Panama’s President Laurentino Cortizo said he will not sign the new cryptocurrency bill until it provides provisions for stricter anti-laundering controls, Bloomberg News reported on May 19.
President Cortizo wants strict money-laundering controls
The legislative assembly passed the bill last month after several deliberations, but Cortizo said the bill needs to ensure it complies with global anti-money laundering standards.
While speaking at the Bloomberg News Economy Gateway Latin America Conference, Cortizo said he will not sign the law because he did not have enough information. He said:
I have to be very careful if the law has clauses related to money laundering activities. Anti-money laundering activities are very important to us.
If passed, the law will enable cryptocurrency exchanges to get the license they need for operations in the country. However, it will also regulate all crypto transactions.
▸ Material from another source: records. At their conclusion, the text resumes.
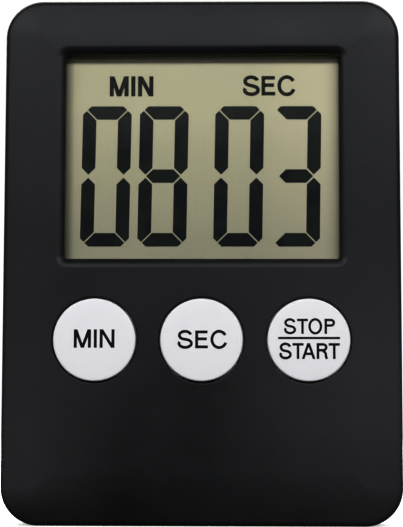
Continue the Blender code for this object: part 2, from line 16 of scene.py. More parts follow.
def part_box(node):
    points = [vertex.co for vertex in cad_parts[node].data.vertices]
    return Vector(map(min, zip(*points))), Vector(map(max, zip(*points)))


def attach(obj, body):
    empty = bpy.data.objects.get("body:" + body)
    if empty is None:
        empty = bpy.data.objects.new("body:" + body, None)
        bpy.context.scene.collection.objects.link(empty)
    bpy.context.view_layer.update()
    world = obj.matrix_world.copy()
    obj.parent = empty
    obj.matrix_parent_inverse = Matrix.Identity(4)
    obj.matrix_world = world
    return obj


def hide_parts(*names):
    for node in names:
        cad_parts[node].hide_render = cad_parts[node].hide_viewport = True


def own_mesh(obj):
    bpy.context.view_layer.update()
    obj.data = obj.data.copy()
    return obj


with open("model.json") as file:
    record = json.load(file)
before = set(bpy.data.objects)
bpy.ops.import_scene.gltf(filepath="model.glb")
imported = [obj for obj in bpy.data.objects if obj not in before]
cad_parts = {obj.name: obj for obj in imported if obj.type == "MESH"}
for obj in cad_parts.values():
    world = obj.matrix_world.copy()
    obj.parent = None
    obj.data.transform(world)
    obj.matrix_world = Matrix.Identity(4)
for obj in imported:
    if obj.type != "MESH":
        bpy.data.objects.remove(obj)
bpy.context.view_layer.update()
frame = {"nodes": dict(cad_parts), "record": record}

MM = 0.001
QUARTER = math.pi / 2
SHARP_ANGLE = math.radians(32)
# How far a cutter runs past a surface, how deep an added piece starts in its wall,
# and how far a pocket's rounded mouth starts outside the surface it is cut in
THROUGH = 1.0
EMBED = 0.4
PROUD = 0.004


def limits(node):
    """A CAD node's X, Y and Z limits in millimetres."""
    low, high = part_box(node)
    return [(a / MM, b / MM) for a, b in zip(low, high)]


def middle(node):
    return [(a + b) / 2 for a, b in limits(node)]


# Case: its limits come from the CAD, and its roundings are added here
SHELL_X, SHELL_Y, SHELL_Z = limits("front_shell")
FACE_Y = SHELL_Y[0]
BACK_Y = limits("rear_cover")[1][1]
CORNER_RADIUS = 6.2
WALL = 1.6
FRONT_WALL = 1.8
BACK_WALL = 1.5
FRONT_INSIDE_Y = FACE_Y + FRONT_WALL
BACK_INSIDE_Y = BACK_Y - BACK_WALL
FRONT_RIM_Y = 0.9
COVER_RIM_Y = 1.2
RIM_EDGE = 0.18
FACE_EDGE = 0.9
BACK_EDGE = 1.1
SMALL_EDGE = 0.25
# The face falls away by this much over this width, towards its rim
CROWN_DROP = 0.88
CROWN_WIDTH = 9.0
CROWN_POWER = 2.0
# Where the cutters for the window and the button holes end, inside the front shell
OPENING_END_Y = -2.9

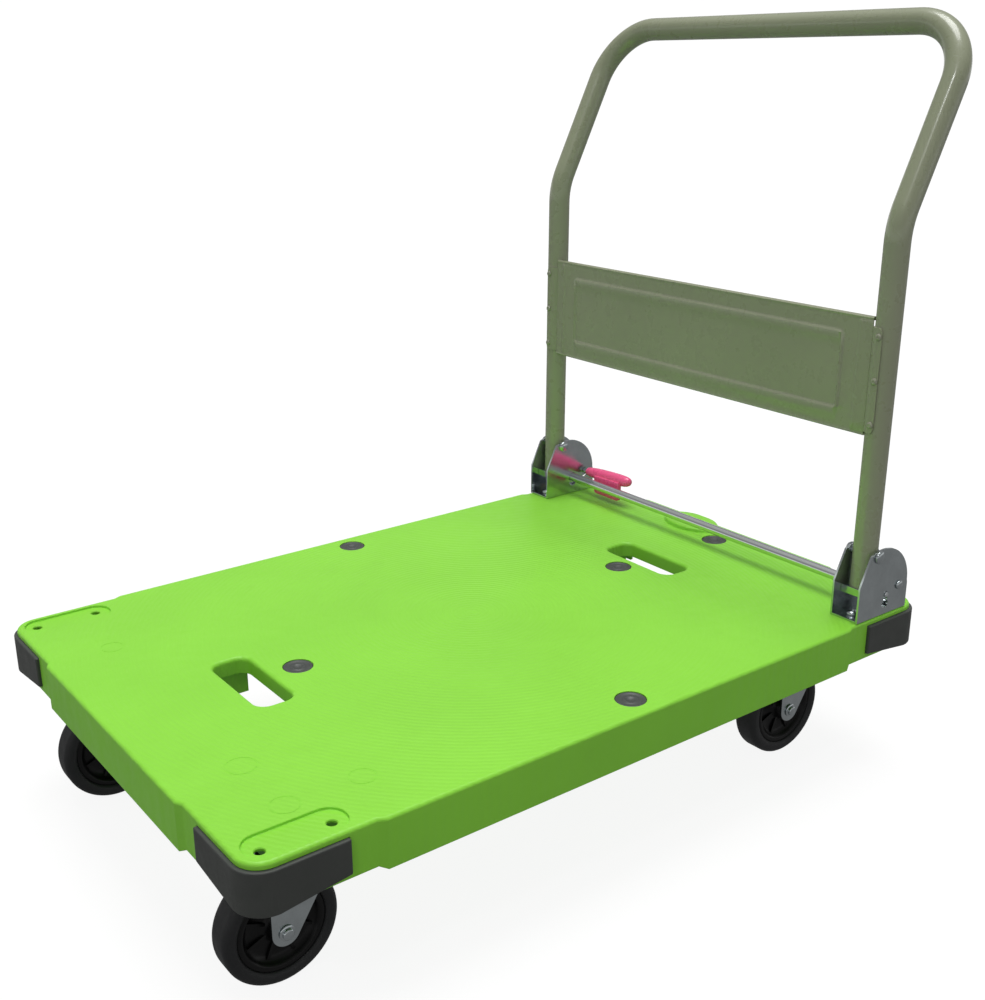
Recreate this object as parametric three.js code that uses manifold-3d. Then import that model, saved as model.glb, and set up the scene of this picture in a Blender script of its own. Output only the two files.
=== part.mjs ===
// Folding platform cart: a moulded plastic deck on four swivel casters, with a tubular steel handle
// that folds forward over the deck once the pedal beside its foot has lowered the lock rod.
// Millimetres. +X runs along the deck towards the handle, +Y towards the pedal side, +Z up.
// The origin is on the floor, under the middle of the box that the whole cart fills.

import * as THREE from 'three';
import { mergeVertices } from 'three/addons/utils/BufferGeometryUtils.js';
import Module from 'manifold-3d';

const wasm = await Module();
wasm.setup();

// ---- Driving dimensions -------------------------------------------------------------------------

const GAP = 0.3; // left between pieces that touch
const PAST = 2; // how far a cutter runs past the face that it opens

// Deck
const DECK_LENGTH = 898;
const DECK_WIDTH = 610;
const DECK_TOP = 198; // height of the load surface above the floor
const DECK_CORNER_RADIUS = 30;
const DECK_SKIRT = 49; // depth of the side walls at the corners
const DECK_MIDDLE_DROP = 4; // the middle of each side reaches this much lower
const DECK_MIDDLE_PROUD = 4; // and stands this much further out
const DECK_SKIN = 6; // thickness of the load surface
const DECK_WALL = 8; // thickness of the side walls
const DECK_EDGE = 4; // rounding of the top and bottom edges
const SIDE_STEP_FROM_END = 136; // where the proud middle of a long side starts
const END_STEP_FROM_SIDE = 138; // where the proud middle of a short side starts
const STEP_SLOPE = 8; // length of the slope between the two levels
const RIB_THICKNESS = 4;
const RIB_DEPTH = 30; // load surface to the lower edge of the ribs
const CROSS_RIB_PITCH = 90;
const LONG_RIB_PITCH = 200;

// Hand holes
const HAND_HOLE_LENGTH = 119; // across the deck
const HAND_HOLE_WIDTH = 43; // along the deck
const HAND_HOLE_RADIUS = 14;
const HAND_HOLE_WALL = 5;
const HAND_HOLE_DEPTH = 19; // load surface to the lower edge of the hole's wall
const HOLE_RIB_GAP = 2; // between that wall and the deep rib across each of its ends
const FRONT_HOLE_FROM_END = 161;
const REAR_HOLE_FROM_END = 166.5;

// Round plugs in the load surface
const PLUG_RADIUS = 16.5;
const PLUG_HEAD = 3.5;
const PLUG_STEM_RADIUS = 7;
const PLUG_LENGTH = 12;
const PLUG_RECESS = 0.5; // the plug's face lies this far below the surface
const PLUG_FROM_END = 216;
const PLUG_FROM_SIDE = 31;
const REAR_PLUG_FROM_END = 48;
const REAR_PLUG_OFFSET = -8;

// Flat oval rise moulded into the rear edge, which cuts it off
const RISE_LENGTH = 88; // across the deck
const RISE_WIDTH = 56; // along the deck
const RISE_HEIGHT = 5;
const RISE_FROM_END = 26;
const RISE_OFFSET = 57;

// Sunk pads in the front corners, each with two screw holes
const PAD_DEPTH = 3;
const PAD_LENGTH = 99;
const PAD_WIDTH = 38;
const PAD_RADIUS = 18;
const PAD_FROM_END = 13;
const PAD_FROM_SIDE = 11;
const PAD_HOLE_RADIUS = 5;
const PAD_HOLE_FROM_END = 27;
const PAD_HOLE_SPACING = 69;
const PAD_HOLE_FROM_SIDE = 27;

// Corner bumpers
const BUMPER_ARM = 100;
const BUMPER_THICKNESS = 7;
const BUMPER_BELOW_TOP = 7;
const BUMPER_HEIGHT = 44;
const BUMPER_TAPER = 9; // the lower edge rises by this much at the end of each arm

// Handle
const TUBE_RADIUS = 14.3;
const TUBE_WALL = 1.6;
const LEG_FROM_SIDE = 24; // leg axis to the side of the deck
const LEG_FROM_END = 90; // leg axis to the rear end of the deck
const LEAN_START = 450; // height of the bend above the deck
const LEAN_BACK = 100; // how far the top bar lies behind the legs
const HANDLE_TILT = THREE.MathUtils.degToRad(0.57); // the upright handle leans back by this
const HANDLE_TOP = 656; // height of the top bar's axis above the deck
const LEAN_RADIUS = 90;
const TOP_RADIUS = 72;

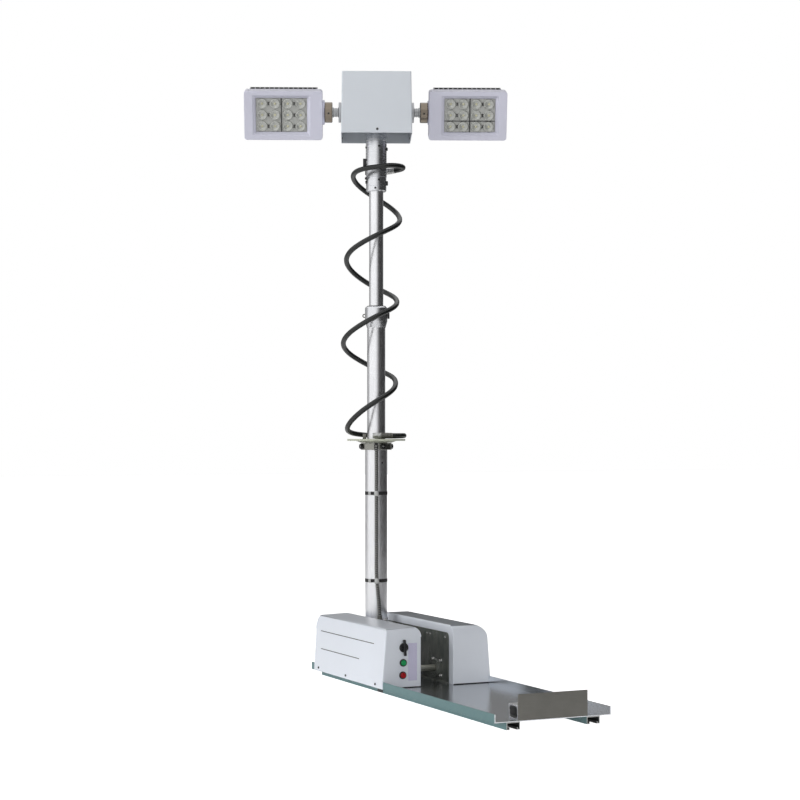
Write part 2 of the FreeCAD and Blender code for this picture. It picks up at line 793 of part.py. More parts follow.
def make_stages():
    """Two telescopic tubes with guide rings at their feet, and the collar and neck that they carry."""
    fit, wall = S.running_fit, S.tube_wall
    lower_bore = S.lower_round / 2 - wall
    middle, inner = S.middle_round / 2, S.inner_round / 2
    settle(turned("Middle", [
        (middle - wall, S.middle_base), (lower_bore - fit, S.middle_base),
        (lower_bore - fit, S.middle_base + S.guide_high), (middle, S.middle_base + S.guide_high),
        (middle, S.middle_top), (middle - wall, S.middle_top)]), "middle_tube", "mast")
    outside, bevel = S.collar_round / 2, S.collar_bevel
    settle(turned("Collar", [
        (middle + fit, S.collar_base), (middle + 1, S.collar_base),
        (outside, S.collar_base + S.collar_taper), (outside, S.collar_top - bevel),
        (outside - bevel, S.collar_top), (inner + fit, S.collar_top),
        (inner + fit, S.middle_top), (middle + fit, S.middle_top)]), "middle_collar", "mast")
    settle(turned("Inner", [
        (inner - wall, S.inner_base), (middle - wall - fit, S.inner_base),
        (middle - wall - fit, S.inner_base + S.guide_high), (inner, S.inner_base + S.guide_high),
        (inner, S.inner_top), (inner - wall, S.inner_top)]), "inner_tube", "mast")
    neck, low, bevel = S.neck_round / 2, S.neck_round / 2 - S.neck_step, S.neck_bevel
    pin = S.pan_shaft / 2 + fit
    floor = S.neck_top - S.pan_shaft_long - 1
    settle(turned("Neck", [
        (inner + fit, S.neck_base), (low - bevel, S.neck_base), (low, S.neck_base + bevel),
        (low, S.neck_base + S.neck_low), (neck, S.neck_base + S.neck_low), (neck, S.neck_top), (pin, S.neck_top),
        (pin, floor), (0, floor), (0, S.inner_top), (inner + fit, S.inner_top)]), "head_tube", "mast")


# Spiral cable

# turn in degrees from the lamp side, distance from the mast's axis, height as drawn with the disc at 750
# and the upper gland at 1626
CABLE_KNOTS = [
    (90, 93, 761), (180, 93, 760.5), (270, 97.5, 783), (360, 86, 872.5), (450, 64.5, 934), (540, 85, 981.5),
    (630, 112, 1060), (720, 88, 1145), (810, 69, 1197), (900, 85, 1248.5), (990, 101, 1332),
    (1080, 88, 1405), (1170, 79, 1466), (1260, 78, 1544), (1350, 77.5, 1605), (1440, 80, 1625),
]
STEPS_PER_KNOT = 3
CABLE_START = [(56, 80, 761), (73, 89, 761)]
CABLE_END = [(1470, 90, 1631), (1502, 97, 1632), (1528, 88, 1629)]


def cable_points():
    """Route points: smooth steps from knot to knot, in the head frame's directions."""
    knots = CABLE_KNOTS
    turns = list(CABLE_START)
    for k in range(len(knots) - 1):
        before, here, after, beyond = (
            knots[max(k - 1, 0)], knots[k], knots[k + 1], knots[min(k + 2, len(knots) - 1)])
        for step in range(STEPS_PER_KNOT):
            f = step / STEPS_PER_KNOT
            turn = here[0] + (after[0] - here[0]) * f
            radius, height = (
                hermite(here[i], after[i], (after[i] - before[i]) / 2, (beyond[i] - here[i]) / 2, f)
                for i in (1, 2))
            turns.append((turn, radius, height))
    turns.append(knots[-1])
    turns += CABLE_END
    low, high = disc_top.number, S.top_gland_height.number
    return [Vector(r * math.cos(math.radians(a)), r * math.sin(math.radians(a)),
                   low + (z - 750) * (high - low) / (1626 - 750)) for a, r, z in turns]


def hermite(a, b, slope_a, slope_b, f):
    """A smooth step from a to b with the given slopes at its ends."""
    return (a * (2 * f**3 - 3 * f**2 + 1) + slope_a * (f**3 - 2 * f**2 + f)
            + b * (3 * f**2 - 2 * f**3) + slope_b * (f**3 - f**2))


def round_tube(points, radius):
    """A round bar along straight runs joined by tangent arcs, each arc as large as its two runs allow."""
    rim = Part.Wire(Part.Circle(points[0], points[1] - points[0], radius).toShape())
    faces, radii, length, at = [Part.Face(rim)], [], 0, points[0]
    for before, corner, after in zip(points, points[1:], points[2:]):
        back, ahead = before - corner, after - corner
        shorter = 0.45 * min(back.Length, ahead.Length)
        back.normalize()
        ahead.normalize()
        turn = math.pi - back.getAngle(ahead)
        bend = shorter / math.tan(turn / 2)
        run = corner + back * shorter - at
        faces += rim.extrude(run).Faces
        rim = rim.translated(run)
        centre = corner + (back + ahead).normalize() * (bend / math.cos(turn / 2))
        axis = (-back).cross(ahead)
        faces += rim.revolve(centre, axis, math.degrees(turn)).Faces
        rim = rim.copy()
        rim.rotate(centre, axis, math.degrees(turn))
        length += run.Length + bend * turn
        radii.append(bend)
        at = corner + ahead * shorter
    run = points[-1] - at
    faces += rim.extrude(run).Faces
    faces.append(Part.Face(rim.translated(run)))
    shell = Part.makeShell(faces)
    shell.sewShape()
    tube = Part.makeSolid(shell)
    if tube.Volume < 0:
        tube.reverse()
    return tube, length + run.Length, radii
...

The bill will also enable the government to put public records on the blockchain. Supporters believe it’ll make Panama an attractive country for fintech companies looking to invest in Latin America. Even the president agreed it’s a good law saying that “it’s an innovative law from what I have heard.”
Panama targeted by money launderers
Cortizo’s misgivings about the bill are understandable. The global money laundering and terrorist financing observer, Financial Action Task Force, included Panama on its list of countries with “strategic deficiencies” when dealing with money laundering.
Cortizo has promised to change this by implementing the task force’s recommendations. He’s also planning to tighten the restrictions on dirty money.
With the risks of crypto becoming another opportunity for money laundering, it has become necessary for the president to take a hard stance.
A recent report by the International Monetary Fund (IMF) revealed:
“[Crypto] may be used to transfer corruption proceeds or circumvent capital controls.”
Panama is an attractive destination for those looking to launder money. Its proximity to Mexico and Columbia, two countries with large-scale drug organizations, is a risk factor. It also has a dollarized economy.
However, Cortizo doesn’t have to reject the whole bill. It is possible to sign it partially while vetoing other parts. The president has said he’s considering this while his lawyers review the bill.